Une économie en ralentissement

Parallèlement à la baisse de l’inflation, la BCE a également dû faire face à un environnement économique plus fragile. Les indicateurs économiques récents, comme les indices PMI, montrent une croissance qui ralentit, notamment dans le secteur manufacturier. En outre, des tensions sur le marché du travail, combinées à une consommation plus faible, alimentent les craintes de voir la croissance stagner.

Christine Lagarde a elle-même admis que l’économie de la zone euro se portait moins bien que prévu. Bien que la BCE ne voit pas de risque immédiat de récession, la dégradation des perspectives de croissance à court terme a incité à un assouplissement monétaire rapide pour soutenir l’activité.

 

Les conséquences de la baisse des taux sur l’économie européenne

Les récents ajustements de la BCE ont des conséquences importantes sur différents aspects de l’économie européenne, notamment sur l’évolution des taux d’intérêt, la valeur de l’euro, ainsi que les comportements des entreprises et des consommateurs.

Avec des taux directeurs plus bas, les coûts d’emprunt pour les banques et, par extension, pour les entreprises et les ménages devraient également diminuer. Cela pourrait inciter à une reprise de l’investissement, en particulier pour les entreprises, et encourager les ménages à emprunter pour des projets comme l’achat immobilier.

Cependant, il faut souligner que l’efficacité de cette politique dépend fortement de la réponse des banques commerciales. Si ces dernières choisissent de maintenir leurs marges élevées face aux incertitudes économiques, la baisse des taux pourrait ne pas se traduire directement par une relance significative du crédit.

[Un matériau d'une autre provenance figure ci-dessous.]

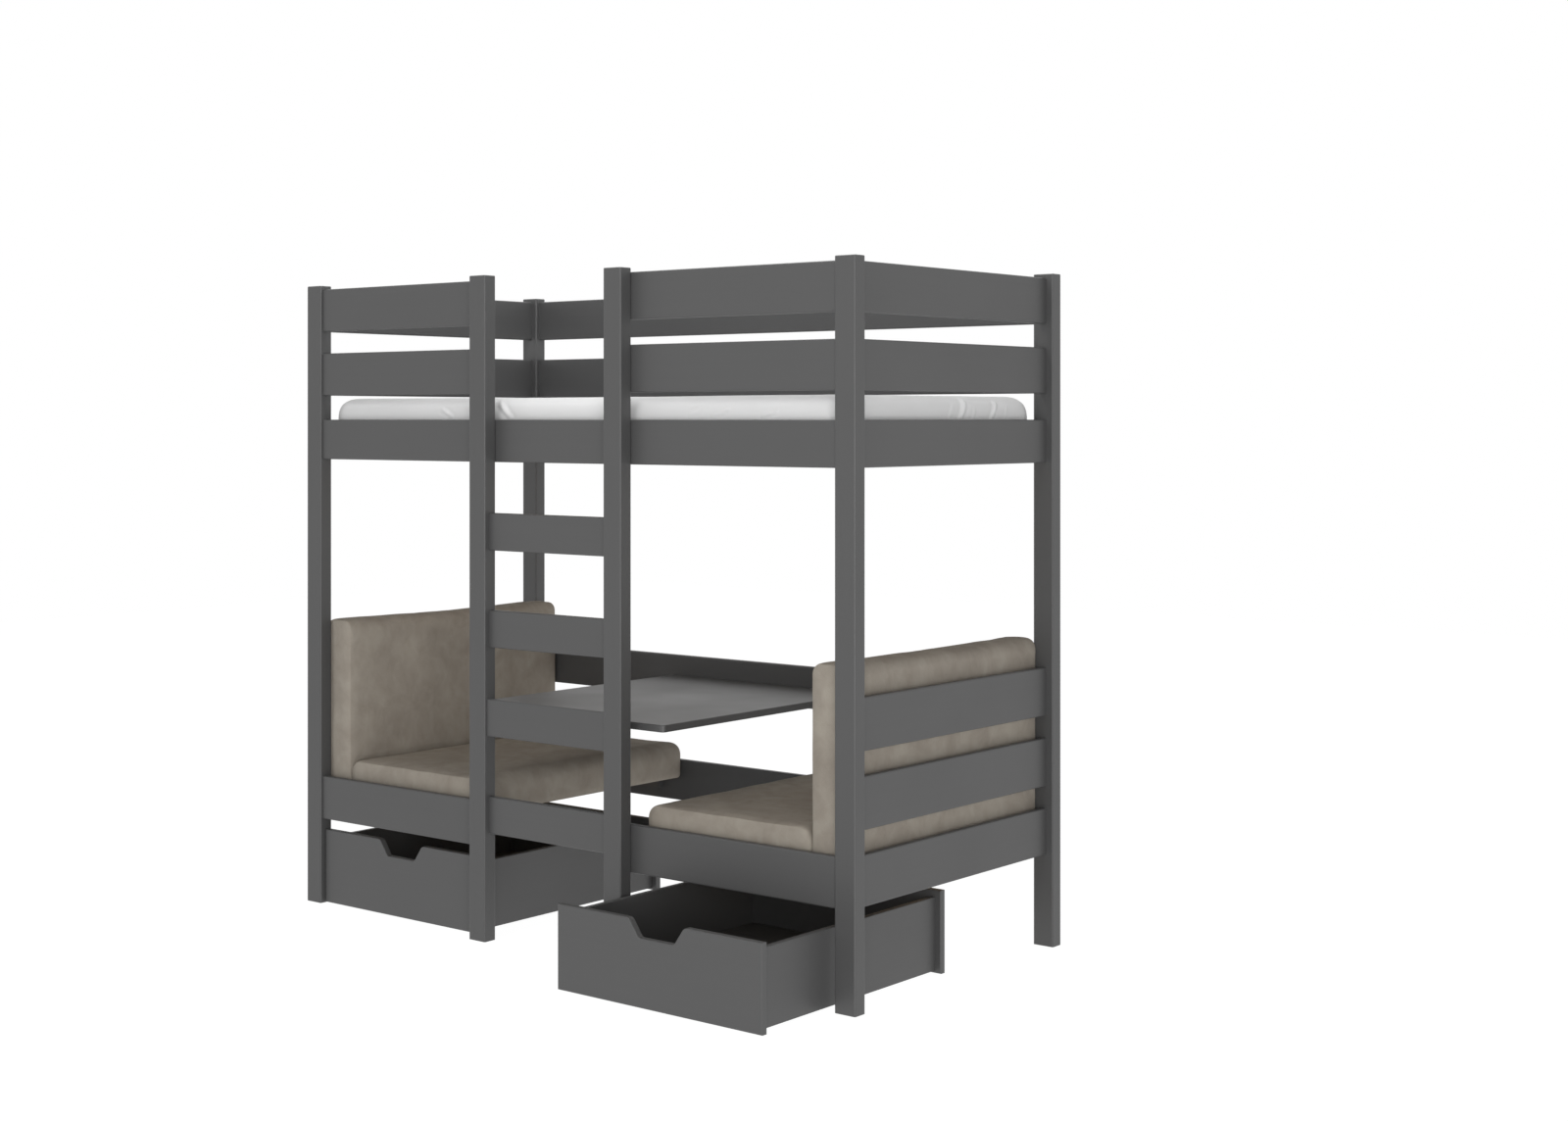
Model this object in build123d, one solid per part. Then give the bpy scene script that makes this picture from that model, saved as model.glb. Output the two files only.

Un autre effet immédiat des décisions de la BCE a été la dévaluation de l’euro face au dollar. Après la conférence de presse de Christine Lagarde à Ljubljana, l’euro a atteint son plus bas niveau depuis août 2023, s’échangeant à 1,0230 dollar. Cette dévaluation peut avoir des effets positifs pour les exportateurs européens, dont les produits deviennent plus compétitifs à l’échelle internationale.

Cependant, une monnaie plus faible pourrait aussi alimenter une inflation importée, notamment en augmentant les coûts des matières premières, comme le pétrole, libellé en dollars. Ce risque est particulièrement surveillé par la BCE, qui reste attentive à l’évolution des tensions géopolitiques au Moyen-Orient et à leur impact potentiel sur les prix de l’énergie.

Malgré les baisses de taux, la consommation reste faible dans plusieurs secteurs de l’économie européenne. La prudence des ménages s’explique en partie par les incertitudes économiques, mais aussi par la stagnation des salaires réels, même si ceux-ci demeurent relativement élevés. En l’absence de forte demande, les entreprises pourraient hésiter à répercuter d’éventuelles baisses de coûts sur les prix, ce qui limiterait les bénéfices attendus de la politique monétaire actuelle.

Vers une politique monétaire encore plus accommodante ?

La BCE est à un tournant délicat. D’un côté, l’inflation semble sous contrôle, ce qui pourrait justifier la poursuite de la baisse des taux. De l’autre, les risques pesant sur la croissance économique européenne restent élevés. Si les indicateurs continuent de signaler une faiblesse prolongée, il est probable que la BCE maintienne son cycle d’assouplissement monétaire, avec de nouvelles baisses de taux prévues au cours de ses prochaines réunions.

Toutefois, Christine Lagarde reste prudente, soulignant que la BCE continuera d’évaluer la situation en fonction des données économiques. L’évolution des prix de l’énergie, des tensions géopolitiques et de la demande des consommateurs seront des éléments clés qui détermineront la suite des événements.

Les investisseurs, quant à eux, misent sur une poursuite des baisses de taux jusqu’en 2025, un scénario qui devrait continuer à affaiblir l’euro, tout en stimulant certains secteurs de l’économie européenne. Reste à voir si ces paris se concrétiseront, ou si la BCE sera contrainte de revoir ses plans en fonction des aléas économiques à venir.